§ **Data provided**:

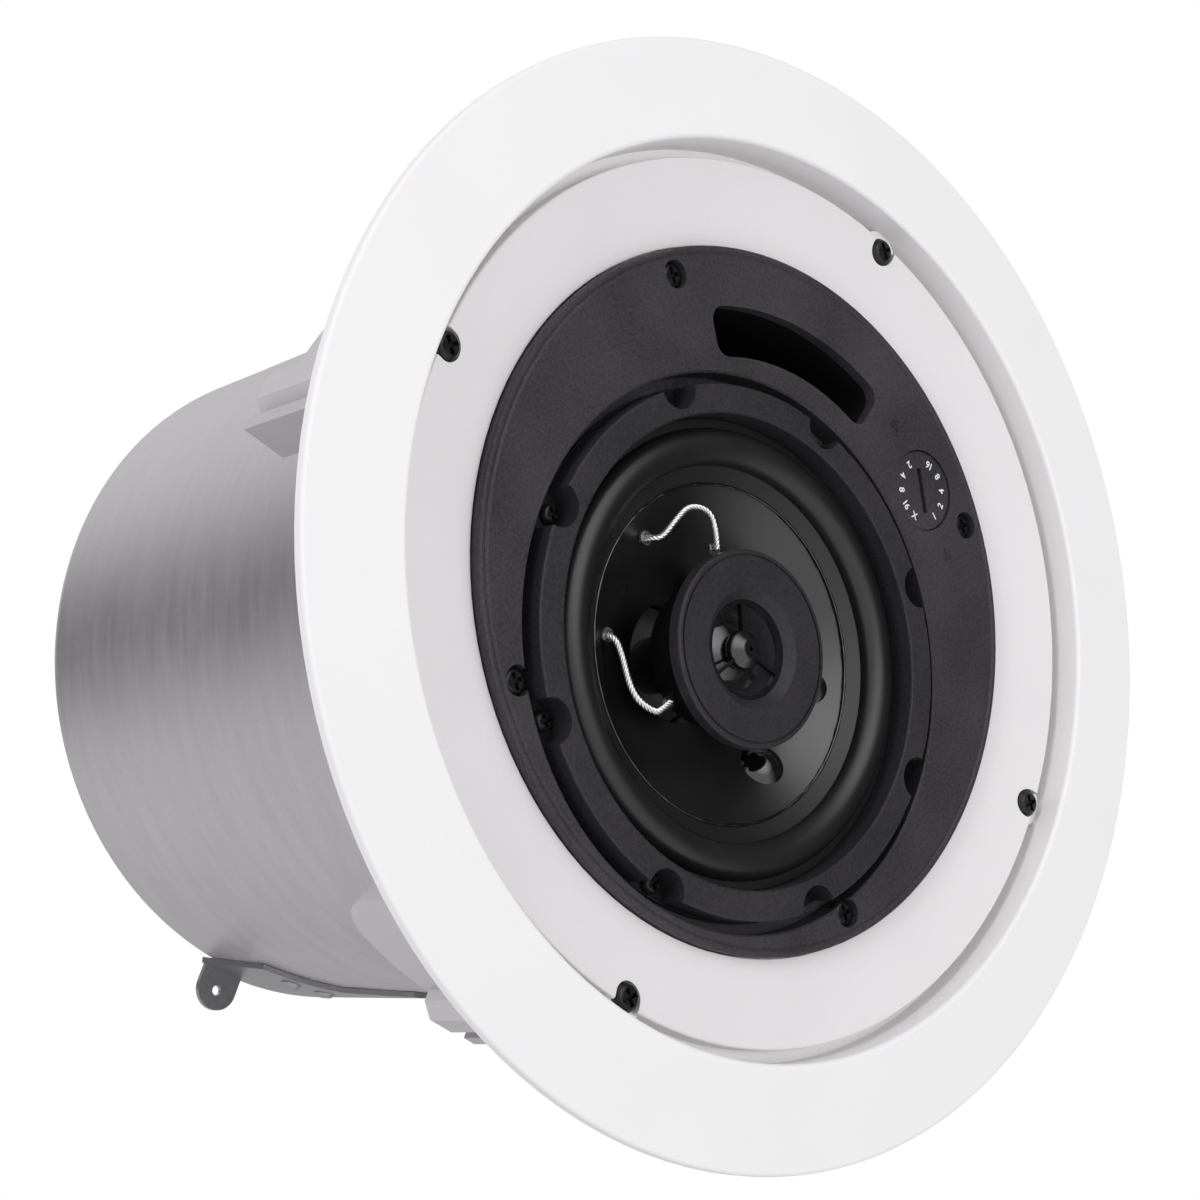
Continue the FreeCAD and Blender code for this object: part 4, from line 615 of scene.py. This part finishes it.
def studio(eye):
    look = {"ambient": (0.62, 0.62, 0.63, 1.0), "key": 7.5, "fill": 8.0, "top": 5.0, "side": 4.0}
    middle = (0.0, 0.0, 0.03)
    lamp("lamp_key", fromCamera(eye, -0.9, 0.75, 1.0), middle, 0.7, look["key"])
    lamp("lamp_fill", fromCamera(eye, 1.1, 0.1, 0.9), middle, 0.9, look["fill"])
    lamp("lamp_top", (0.3, -0.5, 1.3), middle, 1.2, look["top"])
    lamp("lamp_side", (-1.1, 0.5, 0.7), middle, 0.9, look["side"])
    tent()
    world = bpy.data.worlds.new("studio")
    world.use_nodes = True
    scene.world = world
    tree = world.node_tree
    tree.nodes.clear()
    rays = tree.nodes.new("ShaderNodeLightPath")
    seen = tree.nodes.new("ShaderNodeMath")
    seen.operation = "MAXIMUM"
    tree.links.new(rays.outputs["Is Camera Ray"], seen.inputs[0])
    tree.links.new(rays.outputs["Is Glossy Ray"], seen.inputs[1])
    through = tree.nodes.new("ShaderNodeMath")
    through.operation = "MAXIMUM"
    tree.links.new(seen.outputs[0], through.inputs[0])
    tree.links.new(rays.outputs["Is Transmission Ray"], through.inputs[1])
    level = tree.nodes.new("ShaderNodeMix")
    level.data_type = "RGBA"
    level.inputs[6].default_value = look["ambient"]
    level.inputs[7].default_value = (1.0, 1.0, 1.0, 1.0)
    tree.links.new(through.outputs[0], level.inputs["Factor"])
    back = tree.nodes.new("ShaderNodeBackground")
    tree.links.new(level.outputs[2], back.inputs["Color"])
    out = tree.nodes.new("ShaderNodeOutputWorld")
    tree.links.new(back.outputs[0], out.inputs["Surface"])


def floor():
    # pale floor under the flange; only camera rays from above see it, so it never hides the front from below
    look = {"size": 6.0, "fade": (0.25, 1.1), "color": (0.90, 0.90, 0.905, 1.0),
            "level": solidBounds[0][2] - 0.0002}
    bpy.ops.mesh.primitive_plane_add(size=look["size"], location=(0, 0, look["level"]))
    plane = bpy.context.object
    plane.name = "floor"
    paint = Paint("floor")
    rays = paint.tree.nodes.new("ShaderNodeLightPath")
    side = paint.tree.nodes.new("ShaderNodeNewGeometry")
    away = paint.node("ShaderNodeVectorMath", {"operation": "LENGTH"}, Vector=paint.place())[0]
    seen = Sock(paint, rays.outputs["Is Camera Ray"]) * (1.0 - Sock(paint, side.outputs["Backfacing"]))
    shown = seen * away.between(look["fade"][0], look["fade"][1], 1.0, 0.0)
    grain = paint.noise(paint.place(), 3.0, 2.0)
    base = paint.mix(grain, look["color"], tone(look["color"], 1.02))
    pale = paint.node("ShaderNodeBsdfDiffuse", {}, Color=base)[0]
    clear = paint.node("ShaderNodeBsdfTransparent", {})[0]
    blend = paint.tree.nodes.new("ShaderNodeMixShader")
    paint.feed(blend.inputs[0], shown)
    paint.feed(blend.inputs[1], clear)
    paint.feed(blend.inputs[2], pale)
    paint.tree.links.new(blend.outputs[0], paint.output.inputs["Surface"])
    plane.data.materials.append(paint.material)


eye = aim()
studio(eye)
floor()
print("camera, lamps and floor done")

§ **Problem statement**:
Copy each line holding the word "object" from the listing above.

§ **Solution**:
Continue the FreeCAD and Blender code for this object: part 4, from line 615 of scene.py. This part finishes it.
    plane = bpy.context.object